Cover Story

Big Daddy

Saxophonist Wess Anderson on playing with legends and hangin' with Darla Montgomery

Wess Anderson's saxophone playing is a reflection of his personality ' expressive, engaging, aggressive and pointed at the right moments. The man who earned the nickname "Warmdaddy" for his generous spirit also brings Louisiana's diverse cultural influences into his playing; Anderson went to college in Baton Rouge, worked the New Orleans nightclub circuit, went on to play alongside Wynton Marsalis for 18 years, and has spent extensive time in Acadiana. From his 1994 major-label debut Warmdaddy in the Garden of Swing to his new CD Space, Anderson's always tackled bop, ballads, blues and burners with equal dexterity.

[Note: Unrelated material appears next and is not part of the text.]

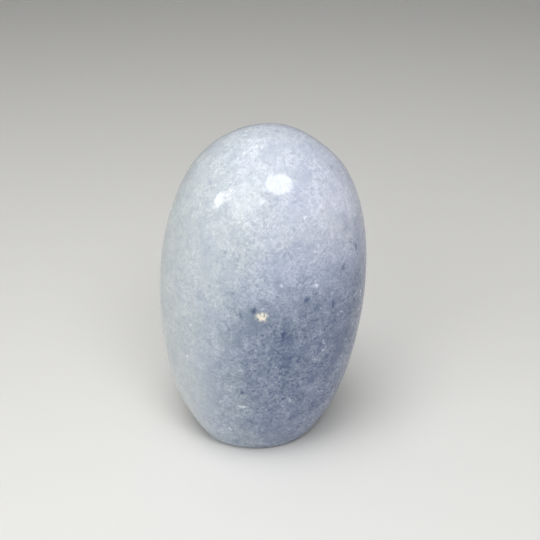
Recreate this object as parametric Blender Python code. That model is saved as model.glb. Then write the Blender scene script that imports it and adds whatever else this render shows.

Anderson recently stepped down from his longtime gig with Marsalis and the Lincoln Center Jazz Orchestra so he could spend more time at home with his teenage son, but that hasn't slowed down his creative output. He's currently an associate professor of jazz studies at Michigan State University School of Music and is selectively touring with his own ensemble. Next week, Anderson makes a special appearance for two Lafayette shows alongside acclaimed New Orleans vocalist Stephanie Jordan. It's a homecoming of sorts for Anderson, who knows the local terrain well, from Johnston Street to Opelousas.

The Independent Weekly caught up with Anderson by phone, just before he was headed to the airport for a weekend's worth of gigs in Italy.

You're a Brooklyn native ' how'd you wind up in Baton Rouge?

When I was in high school, this was 1981, I met Branford Marsalis, who was playing with [drummer] Art Blakey at the time. I asked him what would be a good place to go to school, even though I already had a scholarship to go to Berklee School of Music [in Boston}.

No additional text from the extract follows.